Mr. Trump called the alleged actions of the basketball players “unfortunate,” and grimly noted the toughness of the Chinese judicial system. “You know, you’re talking about very long prison sentences,” the president told reporters. “They do not play games.”
Mr. Trump has made much of his personal rapport with Mr. Xi, who hosted a lavish state visit last week for the president in Beijing. The two leaders met again at an economic summit meeting on Sunday in Vietnam, where Mr. Trump raised the case of the detained basketball players.
“He’s been terrific,” the president said. “President Xi has been terrific on that subject.”
The warm presidential relationship appeared to pay off with the release of Ball, a freshman guard; and Cody Riley and Jalen Hill, both freshman forwards. Mr. Trump emphasized that it was a “very, very rough situation, with what happened to them.”
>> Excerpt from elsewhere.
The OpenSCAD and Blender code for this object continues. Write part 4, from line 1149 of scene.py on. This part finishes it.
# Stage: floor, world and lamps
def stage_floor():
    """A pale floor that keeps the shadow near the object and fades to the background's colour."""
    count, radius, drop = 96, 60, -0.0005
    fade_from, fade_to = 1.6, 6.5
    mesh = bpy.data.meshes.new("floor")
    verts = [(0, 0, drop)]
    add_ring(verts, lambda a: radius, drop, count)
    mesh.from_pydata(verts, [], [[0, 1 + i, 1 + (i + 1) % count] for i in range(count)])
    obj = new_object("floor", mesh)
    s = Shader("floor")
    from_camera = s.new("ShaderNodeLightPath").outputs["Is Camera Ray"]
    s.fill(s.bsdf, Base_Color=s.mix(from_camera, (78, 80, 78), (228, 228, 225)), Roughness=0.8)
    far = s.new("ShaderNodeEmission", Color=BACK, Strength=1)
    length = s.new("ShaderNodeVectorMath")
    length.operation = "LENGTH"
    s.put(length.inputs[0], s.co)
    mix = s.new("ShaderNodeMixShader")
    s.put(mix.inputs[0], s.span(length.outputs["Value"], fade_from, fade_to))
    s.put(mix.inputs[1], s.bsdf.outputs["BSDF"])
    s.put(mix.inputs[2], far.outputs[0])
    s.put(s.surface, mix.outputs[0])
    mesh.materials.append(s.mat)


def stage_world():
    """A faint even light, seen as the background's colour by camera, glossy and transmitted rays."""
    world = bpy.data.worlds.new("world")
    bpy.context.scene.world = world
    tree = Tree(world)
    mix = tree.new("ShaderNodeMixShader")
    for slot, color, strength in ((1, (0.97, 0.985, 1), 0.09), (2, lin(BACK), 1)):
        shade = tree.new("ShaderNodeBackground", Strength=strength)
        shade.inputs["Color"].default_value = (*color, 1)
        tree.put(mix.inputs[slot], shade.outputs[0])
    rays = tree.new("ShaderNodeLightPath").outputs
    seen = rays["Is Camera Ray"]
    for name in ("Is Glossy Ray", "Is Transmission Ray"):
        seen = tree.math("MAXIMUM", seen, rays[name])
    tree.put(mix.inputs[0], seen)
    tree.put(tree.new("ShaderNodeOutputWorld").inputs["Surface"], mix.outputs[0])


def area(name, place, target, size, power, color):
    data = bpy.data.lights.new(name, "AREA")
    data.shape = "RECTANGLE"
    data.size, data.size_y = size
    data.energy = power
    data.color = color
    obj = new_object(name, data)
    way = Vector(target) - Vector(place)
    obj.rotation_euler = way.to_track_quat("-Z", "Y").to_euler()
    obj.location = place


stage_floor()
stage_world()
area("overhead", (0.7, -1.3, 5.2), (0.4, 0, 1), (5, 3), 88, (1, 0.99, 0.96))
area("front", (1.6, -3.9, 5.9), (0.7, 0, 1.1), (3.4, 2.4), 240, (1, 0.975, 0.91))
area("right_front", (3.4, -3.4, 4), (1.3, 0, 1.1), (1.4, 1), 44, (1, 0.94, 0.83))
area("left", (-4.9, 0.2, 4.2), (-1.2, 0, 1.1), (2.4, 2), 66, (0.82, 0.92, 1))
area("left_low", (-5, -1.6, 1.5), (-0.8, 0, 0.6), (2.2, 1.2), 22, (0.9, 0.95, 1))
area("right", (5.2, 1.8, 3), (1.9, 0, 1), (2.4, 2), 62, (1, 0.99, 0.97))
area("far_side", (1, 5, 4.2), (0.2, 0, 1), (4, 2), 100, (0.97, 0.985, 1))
The highest-profile of the three who had been detained was Ball, the middle of three sons in a basketball-playing family so well known that it has its own reality show on Facebook, “Ball in the Family.” The eldest brother, Lonzo, plays for the Los Angeles Lakers, and the youngest, LaMelo, is a high schooler who has committed to play at U.C.L.A. Their father, LaVar, has become a public figure, and has started a sports-apparel company, Big Baller Brand, to market both his sons and the family name.
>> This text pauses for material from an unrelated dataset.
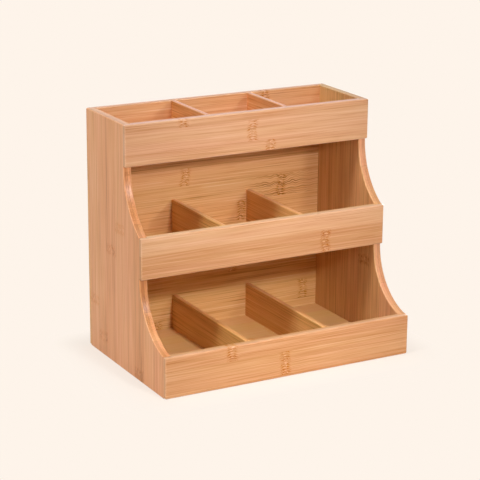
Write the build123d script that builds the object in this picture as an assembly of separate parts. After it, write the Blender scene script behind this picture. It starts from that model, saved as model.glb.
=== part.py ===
from build123d import *
from dataclasses import dataclass
import os

# An open organizer in three tiers, glued up from flat laminated bamboo boards, for pods, sachets,
# cups and stirrers. Millimetres. X runs along the length with zero at the middle, Y runs from the
# front to the back with zero at half the depth of the bottom tier, and Z goes up from the surface
# that the organizer stands on.

# Overall sizes. Each tier is a box in equal compartments, and its depth runs from the back face of the
# organizer to the face of the tier's own front board.
length = 265.0
bottom_depth = 170.0
middle_depth = 121.0
top_depth = 88.0
tier_rise = 100.0  # from the underside of one tier to the underside of the next
board_height = 40.0  # front boards and dividers, from the underside of their tier to its rim

# Boards
side_thickness = 8.0
back_thickness = 8.0
front_thickness = 8.0
floor_thickness = 5.0
divider_thickness = 5.0

# Joints. The ends of the front boards and of the back panel are rebated, and what is left of their
# thickness laps over the edges of the side panels. The floors stand in housings cut in the side panels.
front_lap = 4.0
back_lap = 4.0
housing_depth = 2.0
housing_clearance = 0.2  # over a floor in its housing, and past each of its ends

# Sanded arrises: outside edges, the inner edges of the rims, the edges of the side panels' hollow
# curves, and the tops of the dividers. None takes more than a share of the wall that carries it.
outer_round = 1.5
rim_round = 0.8
curve_round = 1.2
divider_round = 1.0
round_share = 0.45

# A cut runs past the face that it opens by the overrun, and an edge is found within the reach.
overrun = 1.0
reach = 0.01

back_face = bottom_depth / 2
back_land = back_face - back_lap
back_inside = back_face - back_thickness
half_length = length / 2
half_inside = half_length - side_thickness
compartment_width = (2 * half_inside - 2 * divider_thickness) / 3
height = 2 * tier_rise + board_height
lap_round = min(outer_round, round_share * min(front_lap, back_lap))


@dataclass(frozen=True)
class Tier:
    """One tier, by how far its front stands from the back face and how high its underside is."""

    name: str
    depth: float
    base: float

    @property
    def face(self):
        """Outside face of the front board."""
        return back_face - self.depth

    @property
    def land(self):
        """Edge of the side panels behind the laps of the front board."""
        return self.face + front_lap

    @property
    def inside(self):
        """Inner face of the front board."""
        return self.face + front_thickness

    @property
    def rim(self):
        """Top of the front board and of the dividers."""
        return self.base + board_height


tiers = [
    Tier("top", top_depth, 2 * tier_rise),
    Tier("middle", middle_depth, tier_rise),
    Tier("bottom", bottom_depth, 0),
]
ends = {"left": -1, "right": 1}


def block(x_span, y_span, z_span):
    """A square-edged board between the lowest and highest X, Y and Z."""
    spans = (x_span, y_span, z_span)
    sizes = [high - low for low, high in spans]
    lows = [low for low, high in spans]
    return Pos(*lows) * Box(*sizes, align=(Align.MIN, Align.MIN, Align.MIN))


def edges_near(solid, along, *places):
    """The straight edges of a solid that run along an axis, with their middles at the given places.

    Each place is an axis with the value that the middle of the edge has there.
    """
    found = solid.edges().filter_by(along)
    for axis, value in places:
        found = found.filter_by_position(axis, value - reach, value + reach)
    return found


def rebated_board(face, inward, thickness, lap, z_low, z_high):
    """A board over the whole length, with both ends rebated to lap over the side panels.

    face is the Y of its outside, and inward is 1 where its thickness runs to the back or -1 where it
    runs to the front. The arrises round its outside face and over its ends are rounded, and so is the
    inner edge of its top.
    """
    seat = face + inward * lap
    inner = face + inward * thickness
    plan = Polyline(
        (-half_length, face),
        (half_length, face),
        (half_length, seat),
        (half_inside, seat),
        (half_inside, inner),
        (-half_inside, inner),
        (-half_inside, seat),
        (-half_length, seat),
        close=True,
    )
    board = Pos(0, 0, z_low) * extrude(make_face(plan), amount=z_high - z_low, dir=(0, 0, 1))
    arrises = board.edges().filter_by_position(Axis.Y, face - reach, face + reach)
    for end in ends.values():
        for level in (z_low, z_high):
            arrises += edges_near(board, Axis.Y, (Axis.X, end * half_length), (Axis.Z, level))
    board = fillet(arrises, lap_round)
    rim = edges_near(board, Axis.X, (Axis.Y, inner), (Axis.Z, z_high))
    return fillet(rim, min(rim_round, round_share * thickness))


def side_outline():
    """The outline of a side panel in Y and Z, drawn down its stepped front.

    Behind each front board stands an upright land. Under the board the edge goes on from the land as an
    arc, upright where it starts, that sweeps forward to the rim of the tier below.
    """
    lines = [Line((back_land, 0), (back_land, height)), Line((back_land, height), (tiers[0].land, height))]
    for tier, below in zip(tiers, tiers[1:]):
        lines.append(Line((tier.land, tier.rim), (tier.land, tier.base)))
        lines.append(TangentArc((tier.land, tier.base), (below.land, below.rim), tangent=(0, -1)))
    front = tiers[-1]
    lines.append(Line((front.land, front.rim), (front.land, front.base)))
    lines.append(Line((front.land, 0), (back_land, 0)))
    return Curve() + lines


def side_panel(end):
    """A side panel: the stepped outline, its rounded edges, square lands and the floors' housings.

    end is -1 for the left panel and 1 for the right one.
    """
    x_low = min(end * half_inside, end * half_length)
    x_span = (x_low, x_low + side_thickness)
    outline = make_face(Plane.YZ * side_outline())
    panel = Pos(x_low, 0, 0) * extrude(outline, amount=side_thickness, dir=(1, 0, 0))
    soft = min(curve_round, round_share * side_thickness)
    panel = fillet(panel.edges().filter_by(GeomType.CIRCLE), soft)
    for tier in tiers:
        panel += block(x_span, (tier.land, tier.land + front_thickness), (tier.base, tier.rim))
    outer_top = edges_near(panel, Axis.Y, (Axis.X, end * half_length), (Axis.Z, height))
    panel = fillet(outer_top, lap_round)
    inner_top = edges_near(panel, Axis.Y, (Axis.X, end * half_inside), (Axis.Z, height))
    panel = fillet(inner_top, min(rim_round, round_share * side_thickness))
    for tier in tiers:
        panel -= housing(tier, end)
    return panel


def housing(tier, end):
    """The groove in a side panel that takes the end of a tier's floor, stopped behind the front board.

    The lowest floor is flush with the underside, so its housing is open below.
    """
    mouth = end * (half_inside - overrun)
    bottom = end * (half_inside + housing_depth)
    floor_low = tier.base if tier.base > 0 else -overrun
    floor_high = tier.base + floor_thickness + housing_clearance
    x_span = (min(mouth, bottom), max(mouth, bottom))
    return block(x_span, (tier.inside, back_inside), (floor_low, floor_high))


def tier_floor(tier):
    """The floor of a tier, between its front board and the back panel, its ends in their housings."""
    half_floor = half_inside + housing_depth - housing_clearance
    z_span = (tier.base, tier.base + floor_thickness)
    return block((-half_floor, half_floor), (tier.inside, back_inside), z_span)


def divider(tier, end):
    """A cross board from the front board to the back panel, standing on the floor, level with the rim."""
    middle = end * (compartment_width + divider_thickness) / 2
    x_span = (middle - divider_thickness / 2, middle + divider_thickness / 2)
    board = block(x_span, (tier.inside, back_inside), (tier.base + floor_thickness, tier.rim))
    tops = edges_near(board, Axis.Y, (Axis.Z, tier.rim))
    return fillet(tops, min(divider_round, round_share * divider_thickness))


def pieces():
    """Every board of the organizer, by the name of its node."""
    made = {f"side_panel_{name}": side_panel(end) for name, end in ends.items()}
    made["back_panel"] = rebated_board(back_face, -1, back_thickness, back_lap, 0, height)
    for tier in tiers:
        made[f"{tier.name}_front_board"] = rebated_board(
            tier.face, 1, front_thickness, front_lap, tier.base, tier.rim
        )
        made[f"{tier.name}_floor"] = tier_floor(tier)
        for name, end in ends.items():
            made[f"{tier.name}_divider_{name}"] = divider(tier, end)
    return made


os.makedirs("parts", exist_ok=True)
for node, solid in pieces().items():
    export_step(solid, f"parts/{node}.step")
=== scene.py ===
"""Looks of a three-tier desktop organizer glued up from flat laminated bamboo boards.

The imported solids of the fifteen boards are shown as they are. This script gives each board its own
lie of bamboo strips, sets the camera and the lamps, and puts the organizer on a pale floor. Lengths are
in millimetres where a name or a comment doesn't say metres.
"""

import logging
import math
import random
from dataclasses import dataclass, replace
from enum import Enum

import bpy
from mathutils import Matrix, Vector


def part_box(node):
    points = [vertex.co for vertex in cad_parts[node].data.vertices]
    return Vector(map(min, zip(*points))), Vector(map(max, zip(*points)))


log = logging.getLogger("organizer")

MM = 0.001
SMOOTH = {"interpolation_type": "SMOOTHSTEP"}  # setting of a range that starts and ends gently
TIERS = ("top", "middle", "bottom")

Socket = bpy.types.NodeSocket
Tree = bpy.types.NodeTree


def linear(hex_colour: str) -> tuple[float, float, float, float]:
    """Turn an sRGB colour into the linear one that Blender's sockets take.

    Args:
        hex_colour: Six hex digits after a hash sign.

    Returns:
        Red, green, blue and an alpha of 1.
    """
    channels = [int(hex_colour[place : place + 2], 16) / 255 for place in (1, 3, 5)]
    curve = [c / 12.92 if c <= 0.04045 else ((c + 0.055) / 1.055) ** 2.4 for c in channels]
    return (*curve, 1.0)


def add(
    tree: Tree,
    kind: str,
    *inputs: object,
    named: dict[str, object] | None = None,
    output: int | str = 0,
    **settings: object,
) -> Socket | None:
    """Add a node to a tree, with its settings, and fill or link its inputs.

    Args:
        tree: Node tree of the material or the world.
        kind: Type of the node without its ShaderNode prefix.
        inputs: A value or a socket for each input in turn, or None to leave that input alone.
        named: Values or sockets for inputs by their names.
        output: Which output is given back, by number or name.
        settings: Properties of the node.

    Returns:
        The output socket asked for, whose node attribute reaches the others, or None where a node
        has no outputs.
    """
    node = tree.nodes.new(f"ShaderNode{kind}")
    for name, value in settings.items():
        setattr(node, name, value)
    for place, value in [*enumerate(inputs), *(named or {}).items()]:
        if isinstance(value, Socket):
            tree.links.new(value, node.inputs[place])
        elif value is not None:
            node.inputs[place].default_value = value
    return node.outputs[output] if node.outputs else None


class Grain(Enum):
    """Which way a board's fibres run: the axes along them, across the strips and through the board."""

    LENGTHWISE = ("X", "Z", "Y")
    LEVEL = ("X", "Y", "Z")
    DEPTHWISE = ("Y", "Z", "X")
    UPRIGHT = ("Z", "Y", "X")


@dataclass(frozen=True)
class Strip:
    """One bamboo strip of a board.

    Attributes:
        edge: Where the strip ends, across the board.
        tone: How much paler than the rest it is, or darker where it is below zero.
        knuckle: Where a joint of the cane crosses it, along the board, or None for a clear strip.
        weave: From 0 to 1, how far the fibres wander beside the knuckle.
        yellow: Hue from 0 for pinkish to 1 for yellowish, or None for one that is drawn.
    """

    edge: float
    tone: float = 0.0
    knuckle: float | None = None
    weave: float = 0.0
    yellow: float | None = None


@dataclass(frozen=True)
class Board:
    """A board of the organizer and how its strips lie.

    Attributes:
        node: Name of its solid.
        grain: Which way its fibres run.
        strips: Its strips in order, from low to high across the board.
        seed: Number that the hues of strips without one are drawn from. Where it is odd, the ply on
            the higher side is the paler one.
        tone: How much paler than the rest the whole board is.
        end_tone: How much paler its end grain is, or darker where it is below zero.
        edge_light_and_shade: How much paler its narrow edges are, as painted highlight, or darker as
        painted shade where it is below zero.
        edge_hue: How far its narrow edges turn to yellow, or to pink where it is below zero.
    """

    node: str
    grain: Grain
    strips: tuple[Strip, ...]
    seed: int
    tone: float = 0.0
    end_tone: float = -0.1
    edge_light_and_shade: float = 0.0
    edge_hue: float = 0.0

    def span(self, axis: str) -> tuple[float, float]:
        """Give the lowest and highest place of the board's solid on an axis.

        Args:
            axis: X, Y or Z.

        Returns:
            The two places.
        """
        low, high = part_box(self.node)
        place = "XYZ".index(axis)
        return low[place] / MM, high[place] / MM

    def plainly_laid(self, first: float, seed: int, yellow: float | None = None) -> "Board":
        """Lay strips of one width over the board, which shows no knuckle worth listing.

        Args:
            first: Width that is left of the first strip.
            seed: Number that the tones and knuckles are drawn from.
            yellow: Hue of all the strips, as in Strip.

        Returns:
            The board with its strips.
        """
        low, high = self.span(self.grain.value[1])
        draw = random.Random(seed)
        edges = [low + first]
        while edges[-1] < high:
            edges.append(edges[-1] + LaminatedBamboo.strip_width)
        strips = []
        for edge in edges:
            knuckle = (draw.random() - 0.5) * LaminatedBamboo.knuckle_spacing
            tone = draw.uniform(-LaminatedBamboo.tone_spread, LaminatedBamboo.tone_spread)
            strips.append(Strip(edge, tone, knuckle, draw.random() ** 3, yellow))
        return replace(self, strips=tuple(strips))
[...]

The U.C.L.A. team’s trip to China had been seen as a way to raise the profile of the university in that country, possibly attracting students who have well-to-do parents and who want to study abroad. Many American universities in recent years have increasingly relied on tuition payments from foreign students.
The arrests of the three young men could have derailed efforts to bridge the cultural divide. Hours before their release, Mr. Trump told reporters that the incident “was not something that should have happened.”
But even then the president seemed to know something positive might be in the works. Asked if he expected to see the basketball players coming home soon, he answered: “I hope so. I hope so.”
Just hours later, they were on a plane, too.